The last example, partnering with a retail store, incorporates the concepts of retail kinship. As a popular brand for that particular store, the independent dyer knew that the customers who attended the event would also be ambassadors for the brand. Whether they were wearing their own finished objects made from the yarn, or were sitting at the communal table working on current projects as they planned what yarn they were going to buy for their future projects, the customers were selling the yarn to each other, with very little input needed from either the LYS employees or the dyer rep, other than weight and yardage information on the yarns. It was peer-to-peer selling in which the LYS was as much a social and entertainment venue as it was a place for commerce. There absolutely are trendy designers in the knitting industry, but they become trendy when a group of knitters who see each other’s work frequently get inspired by it and jump on the pattern bandwagon. The drive to push a pattern into the Ravelry Hot Right Now list can come from bottom up from the knitters themselves as well as top-down from the designer or yarn companies. Doing a partnered event, like a special order yarn sampling night or a trunk show, creates excitement around a limited retail opportunity for your brand.

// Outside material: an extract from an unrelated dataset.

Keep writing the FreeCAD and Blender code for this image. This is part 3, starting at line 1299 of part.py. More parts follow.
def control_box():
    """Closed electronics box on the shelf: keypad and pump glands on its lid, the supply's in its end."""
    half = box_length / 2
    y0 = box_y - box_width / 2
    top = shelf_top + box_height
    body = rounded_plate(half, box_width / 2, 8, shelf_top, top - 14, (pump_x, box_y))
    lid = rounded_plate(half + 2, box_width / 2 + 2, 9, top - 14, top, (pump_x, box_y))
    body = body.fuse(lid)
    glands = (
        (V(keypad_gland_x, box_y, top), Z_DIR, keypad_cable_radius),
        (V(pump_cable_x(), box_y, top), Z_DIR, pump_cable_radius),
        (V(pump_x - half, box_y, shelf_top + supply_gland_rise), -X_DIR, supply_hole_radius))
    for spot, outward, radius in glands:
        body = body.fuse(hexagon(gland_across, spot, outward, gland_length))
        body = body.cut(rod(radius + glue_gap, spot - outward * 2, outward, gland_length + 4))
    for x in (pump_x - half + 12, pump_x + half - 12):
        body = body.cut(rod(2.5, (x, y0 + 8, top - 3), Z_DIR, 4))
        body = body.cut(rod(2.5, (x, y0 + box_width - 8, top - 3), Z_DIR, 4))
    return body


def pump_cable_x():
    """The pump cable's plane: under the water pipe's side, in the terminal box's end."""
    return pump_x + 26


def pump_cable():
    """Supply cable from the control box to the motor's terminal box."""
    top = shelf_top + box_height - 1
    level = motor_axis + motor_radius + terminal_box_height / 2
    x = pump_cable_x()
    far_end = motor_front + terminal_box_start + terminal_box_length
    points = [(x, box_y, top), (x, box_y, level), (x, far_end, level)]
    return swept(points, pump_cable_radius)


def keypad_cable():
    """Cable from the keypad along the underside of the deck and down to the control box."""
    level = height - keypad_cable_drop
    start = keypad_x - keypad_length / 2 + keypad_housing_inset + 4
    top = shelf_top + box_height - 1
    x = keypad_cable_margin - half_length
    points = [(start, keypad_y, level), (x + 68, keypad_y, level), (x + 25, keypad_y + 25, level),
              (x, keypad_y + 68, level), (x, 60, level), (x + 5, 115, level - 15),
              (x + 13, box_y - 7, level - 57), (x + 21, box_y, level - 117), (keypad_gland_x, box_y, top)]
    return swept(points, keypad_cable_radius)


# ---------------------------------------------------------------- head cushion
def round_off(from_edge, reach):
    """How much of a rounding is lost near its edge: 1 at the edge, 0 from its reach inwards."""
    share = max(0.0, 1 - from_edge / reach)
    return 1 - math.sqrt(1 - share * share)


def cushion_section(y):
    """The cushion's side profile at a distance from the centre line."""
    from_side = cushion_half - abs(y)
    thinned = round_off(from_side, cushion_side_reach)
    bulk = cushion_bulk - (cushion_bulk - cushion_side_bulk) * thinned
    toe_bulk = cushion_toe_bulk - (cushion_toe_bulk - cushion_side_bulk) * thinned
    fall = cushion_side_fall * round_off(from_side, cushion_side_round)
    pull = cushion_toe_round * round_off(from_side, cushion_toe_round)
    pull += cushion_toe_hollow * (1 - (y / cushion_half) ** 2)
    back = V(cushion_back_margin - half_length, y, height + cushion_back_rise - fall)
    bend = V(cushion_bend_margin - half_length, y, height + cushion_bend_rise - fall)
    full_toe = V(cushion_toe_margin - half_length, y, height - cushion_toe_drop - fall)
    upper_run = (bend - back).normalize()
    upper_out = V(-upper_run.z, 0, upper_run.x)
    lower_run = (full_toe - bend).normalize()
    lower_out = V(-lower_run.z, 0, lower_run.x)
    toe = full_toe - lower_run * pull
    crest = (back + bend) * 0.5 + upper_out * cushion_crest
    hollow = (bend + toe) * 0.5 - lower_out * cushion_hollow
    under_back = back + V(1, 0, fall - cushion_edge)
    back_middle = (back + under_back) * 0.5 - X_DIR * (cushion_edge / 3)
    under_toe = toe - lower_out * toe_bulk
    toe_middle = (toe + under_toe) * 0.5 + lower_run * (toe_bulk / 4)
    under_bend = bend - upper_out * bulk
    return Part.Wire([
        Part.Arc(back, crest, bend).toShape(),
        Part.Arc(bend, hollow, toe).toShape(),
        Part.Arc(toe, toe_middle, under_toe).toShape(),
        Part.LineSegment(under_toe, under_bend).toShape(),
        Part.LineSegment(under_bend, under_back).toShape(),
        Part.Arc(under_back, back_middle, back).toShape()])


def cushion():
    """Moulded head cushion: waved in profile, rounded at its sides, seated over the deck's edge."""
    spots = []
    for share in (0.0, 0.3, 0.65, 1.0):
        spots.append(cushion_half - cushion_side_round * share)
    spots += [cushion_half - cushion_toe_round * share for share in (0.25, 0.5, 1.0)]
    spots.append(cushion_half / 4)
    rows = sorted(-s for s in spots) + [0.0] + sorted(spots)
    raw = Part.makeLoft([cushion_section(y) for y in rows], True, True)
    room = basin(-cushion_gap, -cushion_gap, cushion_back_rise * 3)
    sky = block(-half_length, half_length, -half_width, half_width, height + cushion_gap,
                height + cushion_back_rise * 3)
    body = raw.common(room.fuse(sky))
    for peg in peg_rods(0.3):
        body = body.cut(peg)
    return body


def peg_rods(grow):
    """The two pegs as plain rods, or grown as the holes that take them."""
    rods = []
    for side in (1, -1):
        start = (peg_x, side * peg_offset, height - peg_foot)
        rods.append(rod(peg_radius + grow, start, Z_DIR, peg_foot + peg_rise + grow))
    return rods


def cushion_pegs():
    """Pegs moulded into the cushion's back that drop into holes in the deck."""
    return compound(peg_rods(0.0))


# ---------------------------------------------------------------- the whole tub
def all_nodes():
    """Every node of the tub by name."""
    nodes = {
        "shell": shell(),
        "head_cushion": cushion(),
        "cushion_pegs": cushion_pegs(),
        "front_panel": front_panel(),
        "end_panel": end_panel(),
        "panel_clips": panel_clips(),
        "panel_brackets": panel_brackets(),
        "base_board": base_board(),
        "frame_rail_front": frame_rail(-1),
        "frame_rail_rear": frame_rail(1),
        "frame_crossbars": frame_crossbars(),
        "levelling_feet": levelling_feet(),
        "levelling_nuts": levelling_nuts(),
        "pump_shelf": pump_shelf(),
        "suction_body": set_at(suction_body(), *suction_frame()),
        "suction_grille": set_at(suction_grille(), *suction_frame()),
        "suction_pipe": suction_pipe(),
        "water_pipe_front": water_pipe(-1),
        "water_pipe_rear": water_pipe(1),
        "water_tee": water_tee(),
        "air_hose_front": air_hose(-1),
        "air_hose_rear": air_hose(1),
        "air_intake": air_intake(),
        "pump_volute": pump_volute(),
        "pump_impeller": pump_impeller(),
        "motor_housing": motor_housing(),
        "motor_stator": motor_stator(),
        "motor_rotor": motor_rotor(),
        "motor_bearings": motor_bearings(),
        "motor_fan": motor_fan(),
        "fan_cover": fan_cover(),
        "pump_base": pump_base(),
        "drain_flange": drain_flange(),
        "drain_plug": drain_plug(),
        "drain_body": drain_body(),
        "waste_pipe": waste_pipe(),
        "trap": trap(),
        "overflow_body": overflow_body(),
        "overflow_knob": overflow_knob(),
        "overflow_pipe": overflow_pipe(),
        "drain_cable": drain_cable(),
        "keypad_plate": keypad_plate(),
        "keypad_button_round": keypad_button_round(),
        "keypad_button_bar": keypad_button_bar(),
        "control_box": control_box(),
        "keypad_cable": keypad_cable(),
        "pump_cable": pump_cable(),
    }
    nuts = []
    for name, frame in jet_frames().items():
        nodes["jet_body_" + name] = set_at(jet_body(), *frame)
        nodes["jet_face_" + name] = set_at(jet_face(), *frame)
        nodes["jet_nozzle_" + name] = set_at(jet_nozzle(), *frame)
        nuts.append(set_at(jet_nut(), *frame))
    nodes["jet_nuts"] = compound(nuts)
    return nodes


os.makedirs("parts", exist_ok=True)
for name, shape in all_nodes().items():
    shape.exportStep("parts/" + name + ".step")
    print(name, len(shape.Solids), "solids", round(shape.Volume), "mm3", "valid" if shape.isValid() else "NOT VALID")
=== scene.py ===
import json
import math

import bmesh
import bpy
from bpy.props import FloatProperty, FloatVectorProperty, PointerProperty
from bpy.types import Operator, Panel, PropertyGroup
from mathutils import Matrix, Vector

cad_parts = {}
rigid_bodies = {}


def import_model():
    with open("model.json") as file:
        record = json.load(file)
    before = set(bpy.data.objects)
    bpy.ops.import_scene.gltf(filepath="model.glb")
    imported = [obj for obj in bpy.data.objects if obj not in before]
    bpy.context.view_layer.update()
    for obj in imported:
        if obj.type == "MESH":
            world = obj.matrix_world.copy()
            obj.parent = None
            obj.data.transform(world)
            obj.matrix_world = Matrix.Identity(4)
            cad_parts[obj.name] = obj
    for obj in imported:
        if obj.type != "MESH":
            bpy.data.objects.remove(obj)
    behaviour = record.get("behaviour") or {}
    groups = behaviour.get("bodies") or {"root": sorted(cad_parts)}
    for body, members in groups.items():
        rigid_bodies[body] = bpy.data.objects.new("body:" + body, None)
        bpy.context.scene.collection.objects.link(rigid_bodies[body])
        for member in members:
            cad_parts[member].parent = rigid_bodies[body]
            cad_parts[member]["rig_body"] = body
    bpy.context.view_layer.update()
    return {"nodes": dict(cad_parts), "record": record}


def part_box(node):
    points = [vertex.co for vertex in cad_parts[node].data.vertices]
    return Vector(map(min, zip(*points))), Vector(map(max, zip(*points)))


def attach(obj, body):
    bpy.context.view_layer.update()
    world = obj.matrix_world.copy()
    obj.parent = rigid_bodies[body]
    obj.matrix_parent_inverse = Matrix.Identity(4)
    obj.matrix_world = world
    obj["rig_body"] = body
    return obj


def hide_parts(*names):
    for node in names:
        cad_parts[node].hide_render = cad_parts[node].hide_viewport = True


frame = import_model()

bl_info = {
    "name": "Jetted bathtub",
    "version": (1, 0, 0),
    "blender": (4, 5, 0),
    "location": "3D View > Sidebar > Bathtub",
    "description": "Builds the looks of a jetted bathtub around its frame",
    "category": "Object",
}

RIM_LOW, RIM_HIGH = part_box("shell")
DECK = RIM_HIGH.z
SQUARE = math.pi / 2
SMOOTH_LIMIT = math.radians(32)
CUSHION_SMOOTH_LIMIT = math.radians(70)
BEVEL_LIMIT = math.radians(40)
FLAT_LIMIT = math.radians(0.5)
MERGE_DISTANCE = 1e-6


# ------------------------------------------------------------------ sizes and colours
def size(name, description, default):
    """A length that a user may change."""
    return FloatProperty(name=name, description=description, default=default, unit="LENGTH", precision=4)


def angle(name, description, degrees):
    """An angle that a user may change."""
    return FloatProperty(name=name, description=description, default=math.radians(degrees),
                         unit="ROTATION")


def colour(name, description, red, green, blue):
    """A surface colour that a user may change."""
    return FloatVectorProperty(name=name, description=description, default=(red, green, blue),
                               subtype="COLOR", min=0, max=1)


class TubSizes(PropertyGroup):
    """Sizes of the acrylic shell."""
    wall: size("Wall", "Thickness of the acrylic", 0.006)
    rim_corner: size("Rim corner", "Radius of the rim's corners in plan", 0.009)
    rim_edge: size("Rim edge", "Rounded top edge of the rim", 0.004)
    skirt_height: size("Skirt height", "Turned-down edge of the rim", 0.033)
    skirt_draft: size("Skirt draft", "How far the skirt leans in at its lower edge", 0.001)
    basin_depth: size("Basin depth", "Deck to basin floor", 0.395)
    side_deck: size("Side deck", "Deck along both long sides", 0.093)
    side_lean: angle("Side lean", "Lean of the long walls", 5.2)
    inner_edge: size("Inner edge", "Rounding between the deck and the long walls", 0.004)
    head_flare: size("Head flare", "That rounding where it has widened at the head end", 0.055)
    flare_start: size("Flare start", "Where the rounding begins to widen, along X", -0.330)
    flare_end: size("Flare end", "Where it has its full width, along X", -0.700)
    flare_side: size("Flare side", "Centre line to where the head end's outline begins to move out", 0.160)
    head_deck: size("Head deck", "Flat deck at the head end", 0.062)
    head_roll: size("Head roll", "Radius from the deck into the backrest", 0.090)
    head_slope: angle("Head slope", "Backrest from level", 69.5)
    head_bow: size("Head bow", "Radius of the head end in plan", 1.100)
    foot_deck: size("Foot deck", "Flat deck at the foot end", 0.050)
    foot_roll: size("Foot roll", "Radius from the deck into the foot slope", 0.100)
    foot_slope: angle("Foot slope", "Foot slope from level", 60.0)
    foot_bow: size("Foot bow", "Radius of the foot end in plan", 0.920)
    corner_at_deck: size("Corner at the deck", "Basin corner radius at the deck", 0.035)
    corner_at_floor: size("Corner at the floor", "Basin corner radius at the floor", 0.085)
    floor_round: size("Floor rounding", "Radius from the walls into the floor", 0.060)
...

Your retail stockists are a great resource for marketing your brand, because they want you to succeed, too. Work with them to reach those maker customers both in digital space and physical space. Promotions like craft-alongs, in which the retailer provides the space and the knowledgeable support for their customers to make a project designed specifically for your materials, can bridge the physical and digital worlds. Instructions can be posted online in installments and participants can ask questions, share pictures and engage in discussion around the projects and your products. Create hashtags to go with your craft-along so that customers can engage not only locally, but across social media (and thus, around the world) over your products.
While we’re focusing on how to reach that millennial maker customer, we don’t want to leave out the traditional crafter, and connecting those generations is one way to do it. Today’s hipsters are the grandchildren of the hippies, and they share that do-it-yourself ethos. Reach out to both customer bases with intergenerational how-tos, where the elders are teaching the craft skills, and the youngers are teaching the tech skills that enhance the crafting experience for both. Again, sharing ideas with your local retailers to create events that bring the generations together helps your products reach new audiences. It also creates in those customers a sense of warmth and authentic connection to your products, because they have been part of a shared experience, not just a shopping excursion. The satisfaction of learning something new associates your brand with pride and accomplishment.

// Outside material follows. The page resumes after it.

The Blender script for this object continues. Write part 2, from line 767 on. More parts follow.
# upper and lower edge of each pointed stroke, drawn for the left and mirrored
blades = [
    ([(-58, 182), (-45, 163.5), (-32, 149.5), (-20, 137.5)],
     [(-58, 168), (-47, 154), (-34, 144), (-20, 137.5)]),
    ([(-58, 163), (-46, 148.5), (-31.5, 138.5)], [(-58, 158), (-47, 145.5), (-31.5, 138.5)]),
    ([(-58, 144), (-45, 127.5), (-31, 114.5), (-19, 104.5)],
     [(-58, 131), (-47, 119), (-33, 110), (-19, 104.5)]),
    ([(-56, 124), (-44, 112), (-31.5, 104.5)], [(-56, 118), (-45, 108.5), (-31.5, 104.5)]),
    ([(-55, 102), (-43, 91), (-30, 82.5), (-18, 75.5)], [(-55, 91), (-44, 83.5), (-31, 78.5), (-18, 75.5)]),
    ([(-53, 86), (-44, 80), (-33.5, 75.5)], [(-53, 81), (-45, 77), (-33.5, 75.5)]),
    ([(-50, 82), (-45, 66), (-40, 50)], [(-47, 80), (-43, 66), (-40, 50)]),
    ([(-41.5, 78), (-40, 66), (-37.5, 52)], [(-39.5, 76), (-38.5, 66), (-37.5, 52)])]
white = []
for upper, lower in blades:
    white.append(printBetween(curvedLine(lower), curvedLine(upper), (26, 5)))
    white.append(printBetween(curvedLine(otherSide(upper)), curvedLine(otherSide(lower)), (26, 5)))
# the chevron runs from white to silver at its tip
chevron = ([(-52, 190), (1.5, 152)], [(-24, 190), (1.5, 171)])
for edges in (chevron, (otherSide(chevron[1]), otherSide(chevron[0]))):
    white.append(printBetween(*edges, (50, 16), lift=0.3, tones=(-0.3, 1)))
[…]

Whether you’re a maker of the soft craft supplies (yarn, fabric, thread, and patterns for projects) or the hard tools of craft, getting your products in the hands of your customers is the best way to sell them. The way to make that happen is to offer regional sampling or test-driving opportunities as special events, either in partnership with a group of your retailers, or with a local guild or craft show. The “Library of Things” movement describes how traditional libraries and other community centers now have collections of circulating items like tools, kitchen appliances, and toys, that borrowers can use and return. It’s another way the Making movement shares resources when they can’t have a dedicated makerspace. Finding and supporting such efforts in your community (or other communities) is another way to get your products into the hands of your targeted end users. The ones who get serious about the craft become your customers.

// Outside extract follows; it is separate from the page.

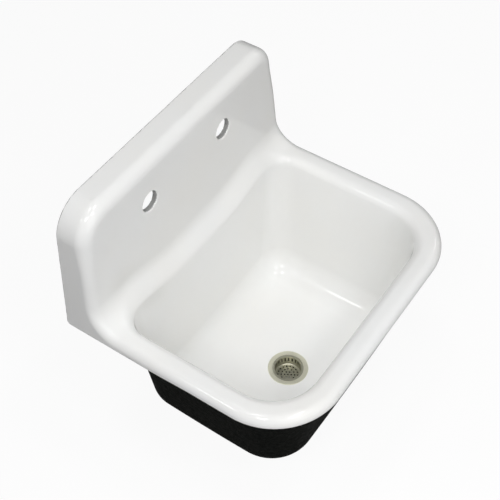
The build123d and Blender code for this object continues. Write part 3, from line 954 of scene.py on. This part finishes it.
class SINK_OT_fittings(bpy.types.Operator):
    """Finish the strainer, its rings and nut, the tailpiece and the wall hanger"""

    bl_idname = "sink.fittings"
    bl_label = "Fittings"

    def execute(self, context):
        finish = context.scene.sink_finishes
        nickel = metal_material("satin_nickel", finish.nickel, roughness=0.32, grain=0.00001, metallic=0.55)
        # Painted shade darkens the strainer's hollow below its lip
        add_painted_shade(nickel, finish.nickel, context.scene.sink_casting)
        dull = metal_material("basket_nickel", finish.basket, roughness=0.34, grain=0.00001, metallic=0.85)
        chrome = metal_material("chrome_plate", finish.chrome, roughness=0.10, grain=0.000005)
        zinc = metal_material("zinc_plate", finish.zinc, roughness=0.32, grain=0.00002)
        brass = metal_material("cast_brass", finish.brass, roughness=0.42, grain=0.0001)
        paint = plain_material("hanger_paint", finish.hanger, roughness=0.38, grain=0.0001, turns=500.0)
        rubber = plain_material("black_rubber", finish.rubber, roughness=0.62, grain=0.0001, turns=700.0)
        fibre = plain_material("brown_fibre", finish.fibre, roughness=0.75, grain=0.0001, turns=900.0)
        seal = plain_material("grey_seal", finish.seal, roughness=0.6, grain=0.0003, turns=200.0)
        plastic = plain_material("white_plastic", finish.plastic, roughness=0.4, grain=0.00005)
        finish_node("strainer_body", nickel)
        finish_node("strainer_basket", dull)
        finish_node("tailpiece", chrome)
        finish_node("coupling_nut", chrome)
        finish_node("hanger_screws", zinc)
        finish_node("hanger_washers", zinc)
        finish_node("locknut", brass)
        finish_node("wall_hanger", paint)
        finish_node("drain_gasket", rubber)
        finish_node("friction_ring", fibre)
        finish_node("flange_seal", seal)
        finish_node("tailpiece_washer", plastic)
        return {"FINISHED"}


class SINK_OT_stage(bpy.types.Operator):
    """Set up the floor, the lamps, the soft light all round and the camera"""

    bl_idname = "sink.stage"
    bl_label = "Stage"

    def execute(self, context):
        stage = context.scene.sink_stage
        foot = CAD_BOX[0].z
        sides = ((-1, -1), (1, -1), (1, 1), (-1, 1))
        corners = [(x * FLOOR_REACH, y * FLOOR_REACH, foot) for x, y in sides]
        mesh = bpy.data.meshes.new("pale_floor")
        mesh.from_pydata(corners, [], [(0, 1, 2, 3)])
        floor = new_object("pale_floor", mesh, floor_material(context.scene.sink_finishes))
        area_lamp("key_lamp", (-1.66, -0.78, 2.09), 0.5, stage.key_power)
        area_lamp("side_lamp", (-2.03, 0.67, 2.09), 0.4, stage.side_power)
        area_lamp("front_lamp", (-0.69, -1.57, 2.09), 0.45, stage.front_power)
        area_lamp("top_lamp", (-0.75, -0.1, 3.6), 0.5, stage.top_power)
        area_lamp("over_lamp", (0.1, -1.3, 3.6), 0.5, stage.top_power)
        area_lamp("low_lamp", (-0.9, -2.0, 0.9), 1.6, stage.low_power)
        area_lamp("right_lamp", (2.25, -0.9, 1.5), 0.5, stage.right_power)
        sky(stage.sky)
        add_camera(stage.lens)
        context.scene.view_settings.view_transform = "Standard"
        return {"FINISHED"}


class SINK_PT_panel(bpy.types.Panel):
    """Sizes, finishes and the steps that build the sink"""

    bl_label = "Sink"
    bl_space_type = "VIEW_3D"
    bl_region_type = "UI"
    bl_category = "Sink"

    def draw(self, context):
        for step in STEPS:
            self.layout.operator(step.bl_idname)
        for group in (context.scene.sink_casting, context.scene.sink_finishes, context.scene.sink_stage):
            column = self.layout.column()
            for name in group.__annotations__:
                column.prop(group, name)


GROUPS = {"sink_casting": CastingSizes, "sink_finishes": Finishes, "sink_stage": StageSettings}
STEPS = (SINK_OT_casting, SINK_OT_hooks, SINK_OT_fittings, SINK_OT_stage)


def register():
    for kind in (*GROUPS.values(), *STEPS, SINK_PT_panel):
        bpy.utils.register_class(kind)
    for name, group in GROUPS.items():
        setattr(bpy.types.Scene, name, bpy.props.PointerProperty(type=group))


def unregister():
    for name in GROUPS:
        delattr(bpy.types.Scene, name)
    for kind in (SINK_PT_panel, *reversed(STEPS), *GROUPS.values()):
        bpy.utils.unregister_class(kind)


def main():
    register()
    bpy.ops.sink.casting()
    bpy.ops.sink.hooks()
    bpy.ops.sink.fittings()
    bpy.ops.sink.stage()


if __name__ == "__main__":
    main()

The makers who are interested in the crafts your products are for want to know everything they can about you and your company. They want to buy tools and materials from people like themselves, to support others in the making lifestyle. Telling your brand story on your website and through your social media channels helps makers follow your products and company, getting to know who you are as well as what you do. Including customer testimonials or media coverage gives them a reason to trust your company and turns them into customers. Handling the details of their buying experience well makes them loyal. It’s all part of the Know-Like-Trust funnel of customer relationships. So tell a compelling story about what makes your brand unique and how it supports the maker values of community, sustainability and shared resources.
Another way to reach the makers is by working with them. Just as they are checking out your brand to see if it fits their values, you could be checking out your customers to see what they do with your products. Whether it’s on Instagram or Pinterest or through your Ravelry group, identifying some key makers whose projects express your brand aesthetic can lead to a fruitful partnership. You could approach them to be brand ambassadors, whether that’s as low-key as being a moderator for your group or a formal contract as a partnering designer to showcase your yarns or fabric. If you admire their work, chances are that people you want as customers also admire their work. As influencers, their endorsement of your products can bring your brand to the right audience.
Finally, pare down your marketing messages, whether it’s your email newsletter, your website, or print media. Go heavy on high-quality, evocative images that showcase not just your products, but the lifestyle associated with using them, and keep text simple and direct. Focus on a single product or one idea, rather than cramming everything new into an enormous newsletter. When you keep your marketing messages inviting and uncluttered, they provide an escape from the busy pace of your customer’s daily life, and that is attractive. Makers make as an antidote to the stress of 21st century living and a message that offers that respite is one that will be seen.
The Making movement is great news for the craft industry. The artisanal values that the food and beverage industry has embraced have made their way into clothing, decor, and other home arts, and that interest drives the makers’ desire to learn how to do it themselves. Connecting your products with the values of community, sustainability and shared resources gives makers a reason to choose them over your competitors. Embrace the makers.They’re ready to try anything and you can be ready to help them do it.